Occasionally, there's a bit more to a mission, and this is an area where the game shines. For example, some players might need to fend off waves of foes from the top of a ramp, while others have to destroy floating orbs that shock everyone in the area. More commonly, you might have things that need to be destroyed in an area or balls of light that need to be collected and brought to an area to unlock a "door" to proceed. It adds some spice to slaying dozens upon dozens of enemies that individually don't pose much of a threat.

Javelin customization is simultaneously a great touch within the game as well as one of its slimier aspects. You can customize a fair amount of a basic javelin, which involves picking a material type for different areas and (most of the time) picking a color. Want to make your javelin look mostly chrome, but the inner "cloth" bits should be leather? Have at it.

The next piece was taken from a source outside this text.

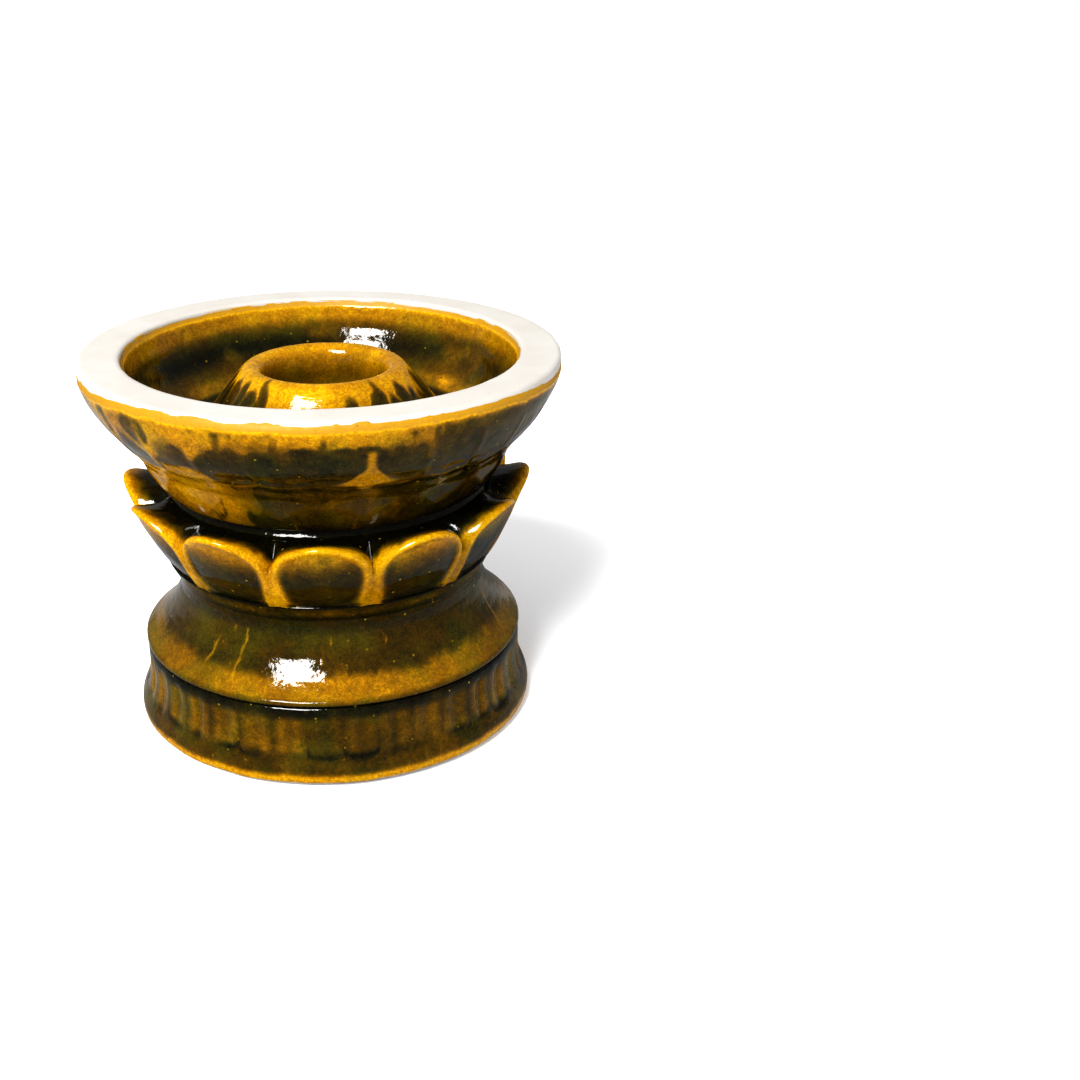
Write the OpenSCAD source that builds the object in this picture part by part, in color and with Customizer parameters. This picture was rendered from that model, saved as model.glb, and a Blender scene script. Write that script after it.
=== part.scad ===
// Glazed stoneware hookah bowl with a lotus-petal collar.
// The clay pieces are thrown or pressed apart, then seated in each other and luted with slip.
// A glass glaze lies over them as separate coats, which stop short of the bare rim and foot.
// Millimetres, +Z up. The origin is on the bowl's axis, on the surface that the foot stands on.

/* [Dish] */
// Diameter of the bare clay rim
rim_d = 80; // [74:1:98]
// Height of the dish, from its seat on the collar to the rim
dish_h = 23.5; // [19:0.5:29]
// Diameter of the well at the rim
well_d = 66; // [55:1:70]
// Height of the well's floor above the dish's seat
floor_h = 8.5; // [7:0.5:10.5]
// Diameter where the well's curved wall meets its floor
floor_d = 51; // [50:0.2:54]
// How far the well's wall curves out from a straight slope
well_curve = 1.2; // [0.4:0.2:2.4]
// Diameter of the lip at the bottom of the dish
lip_d = 55.4; // [51:0.2:60]
// Diameter at the crease above the lower tier
crease_d = 62.4; // [59:0.2:66]
// Height of the crease above the dish's seat
crease_h = 7.9; // [6:0.1:9.5]
// Diameter at the step below the upper tier
step_d = 67.8; // [64:0.2:70]
// Height of the step above the dish's seat
step_h = 11.3; // [10:0.1:13]
// Height of the bare band below the rim
rim_band = 1.6; // [1:0.1:2.5]

/* [Spire] */
// Diameter of the spire's lip
spire_lip_d = 28; // [27:0.2:31]
// Height of the spire above the well's floor
spire_h = 11.7; // [10:0.1:15]
// Diameter of the spire where it spreads on the floor
spire_foot_d = 44.8; // [38:0.2:45]
// Thickness of the rolled lip
spire_lip_t = 3.4; // [2.4:0.1:4]
// Diameter of the airway through the spire
airway_d = 18.6; // [15:0.2:21]
// Diameter of the spigot below the spire
spigot_d = 26; // [25:0.5:30]
// Depth that the spigot goes into the collar
spigot_depth = 5.5; // [4:0.5:7]

/* [Collar and petals] */
// Height of the collar, from the shoulder to the dish
collar_h = 17.5; // [15:0.5:21]
// Diameter of the waist between the petals and the dish
waist_d = 49; // [44:0.5:52]
// Height of the ledge that the petals stand on
ledge_h = 6; // [5:0.1:7]
// Diameter of the ledge
ledge_d = 55.7; // [54.5:0.1:60]
// Width of the ledge
ledge_w = 2.2; // [1.5:0.1:3]
// Diameter of the petal seat at its top
seat_top_d = 55; // [51:0.5:58]
// Number of petals
petal_count = 12; // [9:1:16]
// Height of a petal above the ledge
petal_h = 12.5; // [11.5:0.1:15]
// Diameter over the petals' tips
petal_tip_d = 69; // [66:0.2:74]
// How far a petal's face bellies out
petal_belly = 0.7; // [0:0.1:1.5]
// Radius of a petal's rounded outline
petal_round = 9.4; // [8:0.1:12]
// How steeply the notches between the petals climb inwards, in degrees
notch_slope = 30; // [10:1:40]
// Gap between neighbouring petals, filled with slip
petal_gap = 0.2; // [0.1:0.05:0.5]
// How far the ring of petals is turned about the axis, in degrees
petal_turn = 5.5; // [0:0.5:30]

/* [Foot and shoulder] */
// Diameter of the neck above the shoulder
neck_d = 52.2; // [48:0.2:54]
// Height of the shoulder
shoulder_h = 9.8; // [8:0.2:12]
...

Unlocking more customization takes a lot of in-game coin, so it can take many missions' worth of income to unlock a single piece of armor. Of course, you can spend real money in the in-game store to get these items more quickly. Granted, they're cosmetic items, but we're talking about a $60 game here. It feels wrong that the only available customization options (currently one or two sets per javelin) are behind either a wall of dozens of missions or swiping your credit card. It feels even more distasteful after you realize that the voiced NPC in Fort Tarsis does nothing more than extol the virtues of a good-looking javelin, so he's basically there to drive in-game sales.

It's tough to know what Anthem will be like in a year or two, where it will presumably have more content. As it stands now, the game involves a lot of repetition, and what little plot exists unfolds at a snail's pace, is poorly explained, and lacks the necessary context to make sense of it. It's capable of being a very fun shooter, especially when friends comprise the rest of your squad. It's just that the rest of the game feels far from the polished content for which Bioware is known. As a "live" game, Anthem should continue to grow and improve over time, but as it stands now, it's difficult to recommend it over other games in the genre.